### Dataset excerpt
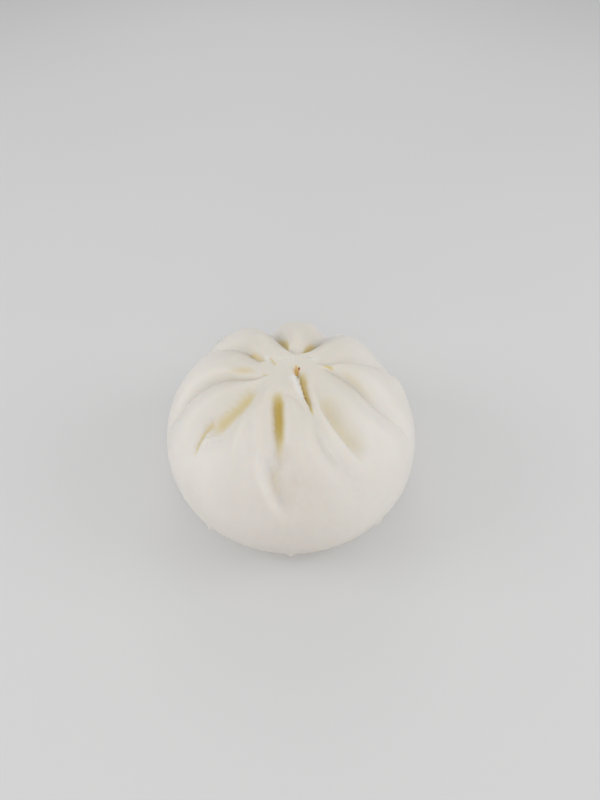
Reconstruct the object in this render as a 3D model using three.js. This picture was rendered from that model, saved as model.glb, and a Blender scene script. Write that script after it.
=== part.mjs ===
// A steamed bun of pleated white dough: one solid, in millimetres, +Z up, resting on its flat base.
// The origin is the middle of the base. The front of the bun faces -Y, and the right-hand side is +X.
import * as THREE from "three";
import { mergeVertices } from "three/addons/utils/BufferGeometryUtils.js";

// ---- Driving sizes, in millimetres ----
const BELT_RADIUS = 46; // the widest part of the bun
const BELT_HEIGHT = 19.5; // how high the widest part lies
const CROWN_HEIGHT = 56.5; // the top of the dome that the pleats are folded into
const BASE_RADIUS = 37; // where the side wall meets the rim of the base
const DOME_POWER = 2.12; // 2 is an ellipse, more is squarer at the shoulder
const BELLY_POWER = 2.2; // how the wall draws in under the belt
const RIM_HEIGHT = 0.9; // the rounded edge of the base
// Scraps of dough that stand out low on the wall: the angle in degrees and the height of each.
const SCRAPS = [
  [229, 10.5],
  [268.5, 7.5],
  [312.5, 10.5],
];
const SCRAP_REACH = 0.8; // how far they stand out
const SCRAP_SIZE = 2.3; // and how far they reach round their middle
const CROWN_SINK = 1.6; // how far the gathered middle lies under the dome
const CROWN_SINK_REACH = 16; // how far out from the middle the sinking reaches
const DOME_LEAN = 1.1; // the dome leans to the left by this much at the crown

// ---- Resolution ----
const COLUMNS_PER_PLEAT = 12;
const DOME_ROWS = 39;
const BELLY_ROWS = 7;
const BASE_RINGS = 2;
const CROWN_CROWDING = 1.15; // over 1 puts the rows closer together near the crown

// ---- The pleats ----
// They are listed anticlockwise, seen from above, each by the groove that it rises from. The two lists hold one value
// for each station, a distance from the crown over the dough: first the angle of the groove in degrees from +X, then
// its depth. The two distances after them are where the groove opens and where it has faded out. The share is how far
// over the pleat, towards the next groove, the crest lies. before and after are how steep the groove's two sides are, on
// the pleat before it and on its own: 1 is even, more is steeper close to the groove. The pleats in front tuck under
// those behind them, so that the steep side is the one further back. floor is 0 for a pinched crease and 1 for a wide
// rounded valley. lift is the height of the crest over the dome.
const STATIONS = [10, 22, 34, 46];
const pleat = (name, turn, depth, [opens, fades], crest, { before = 3.2, after = 1.8, floor = 0, lift = 0 } = {}) => ({
  name,
  turn,
  depth,
  opens,
  fades,
  crest,
  before,
  after,
  floor,
  lift,
});
const PLEATS = [
  pleat("back right", [10, 19, 25, 26], [1.4, 2.8, 4.0, 3.0], [9, 62], 0.5, { before: 2, after: 3.8, floor: 0.2, lift: 1.0 }),
  pleat("knob", [58, 61, 65, 68], [2.1, 5.9, 6.2, 3.0], [8, 60], 0.5, { before: 1.5, after: 4, lift: 1.1 }),
  pleat("back left", [91, 98, 100, 100], [2.1, 5.9, 6.2, 3.0], [8, 60], 0.5, { before: 4, after: 1.4, lift: 1.4 }),
  pleat("left", [150, 137, 138, 145], [2.6, 3.8, 4.0, 2.6], [7, 64], 0.6, { before: 5, after: 1.6, lift: 0.9 }),
  pleat("left front", [203, 181, 179, 186], [1.1, 3.4, 3.8, 2.8], [6, 64], 0.5, { before: 6, after: 1.7 }),
  pleat("front left", [220, 217, 214, 213], [0.8, 4.0, 4.2, 1.6], [8, 56], 0.62, { floor: 1 }),
  pleat("front", [249, 260, 262, 268], [1.6, 2.6, 2.2, 1.0], [9, 58], 0.56, { floor: 1 }),
  pleat("fold", [292, 292, 293, 299], [1.0, 1.3, 1.5, 1.2], [8, 60], 0.45, { floor: 0.8 }),
  pleat("front right", [318, 308, 310, 313], [1.0, 1.6, 1.8, 0.8], [9, 54], 0.5, { floor: 1 }),
  pleat("right", [358, 352, 344, 344], [0.8, 3.3, 4.0, 2.6], [9, 62], 0.45, { before: 1.7, after: 4.5, floor: 0.15, lift: 1.0 }),
];
const OPENING = 6; // a groove reaches its depth over this distance
const FADE_START = 42; // and begins to fade at this distance from the crown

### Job
Copy out the whole listing exactly.

### Task result
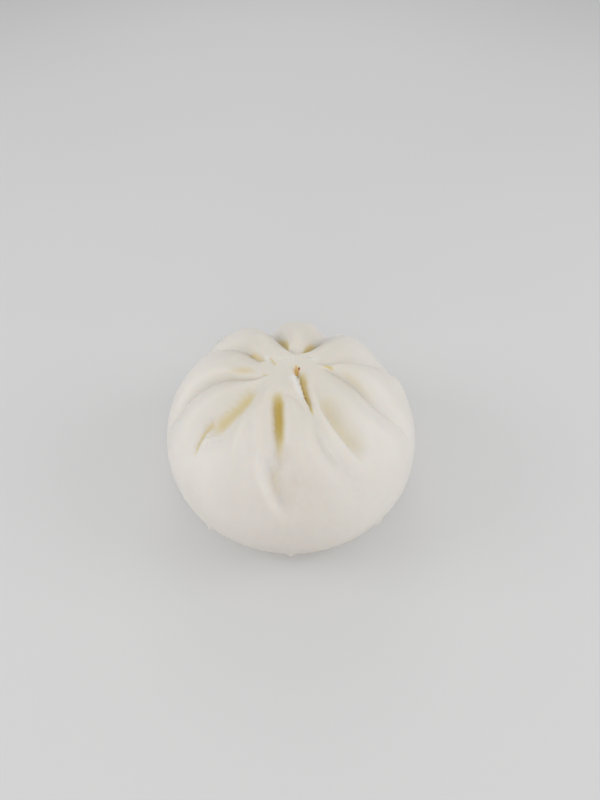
Reconstruct the object in this render as a 3D model using three.js. This picture was rendered from that model, saved as model.glb, and a Blender scene script. Write that script after it.
=== part.mjs ===
// A steamed bun of pleated white dough: one solid, in millimetres, +Z up, resting on its flat base.
// The origin is the middle of the base. The front of the bun faces -Y, and the right-hand side is +X.
import * as THREE from "three";
import { mergeVertices } from "three/addons/utils/BufferGeometryUtils.js";

// ---- Driving sizes, in millimetres ----
const BELT_RADIUS = 46; // the widest part of the bun
const BELT_HEIGHT = 19.5; // how high the widest part lies
const CROWN_HEIGHT = 56.5; // the top of the dome that the pleats are folded into
const BASE_RADIUS = 37; // where the side wall meets the rim of the base
const DOME_POWER = 2.12; // 2 is an ellipse, more is squarer at the shoulder
const BELLY_POWER = 2.2; // how the wall draws in under the belt
const RIM_HEIGHT = 0.9; // the rounded edge of the base
// Scraps of dough that stand out low on the wall: the angle in degrees and the height of each.
const SCRAPS = [
  [229, 10.5],
  [268.5, 7.5],
  [312.5, 10.5],
];
const SCRAP_REACH = 0.8; // how far they stand out
const SCRAP_SIZE = 2.3; // and how far they reach round their middle
const CROWN_SINK = 1.6; // how far the gathered middle lies under the dome
const CROWN_SINK_REACH = 16; // how far out from the middle the sinking reaches
const DOME_LEAN = 1.1; // the dome leans to the left by this much at the crown

// ---- Resolution ----
const COLUMNS_PER_PLEAT = 12;
const DOME_ROWS = 39;
const BELLY_ROWS = 7;
const BASE_RINGS = 2;
const CROWN_CROWDING = 1.15; // over 1 puts the rows closer together near the crown

// ---- The pleats ----
// They are listed anticlockwise, seen from above, each by the groove that it rises from. The two lists hold one value
// for each station, a distance from the crown over the dough: first the angle of the groove in degrees from +X, then
// its depth. The two distances after them are where the groove opens and where it has faded out. The share is how far
// over the pleat, towards the next groove, the crest lies. before and after are how steep the groove's two sides are, on
// the pleat before it and on its own: 1 is even, more is steeper close to the groove. The pleats in front tuck under
// those behind them, so that the steep side is the one further back. floor is 0 for a pinched crease and 1 for a wide
// rounded valley. lift is the height of the crest over the dome.
const STATIONS = [10, 22, 34, 46];
const pleat = (name, turn, depth, [opens, fades], crest, { before = 3.2, after = 1.8, floor = 0, lift = 0 } = {}) => ({
  name,
  turn,
  depth,
  opens,
  fades,
  crest,
  before,
  after,
  floor,
  lift,
});
const PLEATS = [
  pleat("back right", [10, 19, 25, 26], [1.4, 2.8, 4.0, 3.0], [9, 62], 0.5, { before: 2, after: 3.8, floor: 0.2, lift: 1.0 }),
  pleat("knob", [58, 61, 65, 68], [2.1, 5.9, 6.2, 3.0], [8, 60], 0.5, { before: 1.5, after: 4, lift: 1.1 }),
  pleat("back left", [91, 98, 100, 100], [2.1, 5.9, 6.2, 3.0], [8, 60], 0.5, { before: 4, after: 1.4, lift: 1.4 }),
  pleat("left", [150, 137, 138, 145], [2.6, 3.8, 4.0, 2.6], [7, 64], 0.6, { before: 5, after: 1.6, lift: 0.9 }),
  pleat("left front", [203, 181, 179, 186], [1.1, 3.4, 3.8, 2.8], [6, 64], 0.5, { before: 6, after: 1.7 }),
  pleat("front left", [220, 217, 214, 213], [0.8, 4.0, 4.2, 1.6], [8, 56], 0.62, { floor: 1 }),
  pleat("front", [249, 260, 262, 268], [1.6, 2.6, 2.2, 1.0], [9, 58], 0.56, { floor: 1 }),
  pleat("fold", [292, 292, 293, 299], [1.0, 1.3, 1.5, 1.2], [8, 60], 0.45, { floor: 0.8 }),
  pleat("front right", [318, 308, 310, 313], [1.0, 1.6, 1.8, 0.8], [9, 54], 0.5, { floor: 1 }),
  pleat("right", [358, 352, 344, 344], [0.8, 3.3, 4.0, 2.6], [9, 62], 0.45, { before: 1.7, after: 4.5, floor: 0.15, lift: 1.0 }),
];
const OPENING = 6; // a groove reaches its depth over this distance
const FADE_START = 42; // and begins to fade at this distance from the crown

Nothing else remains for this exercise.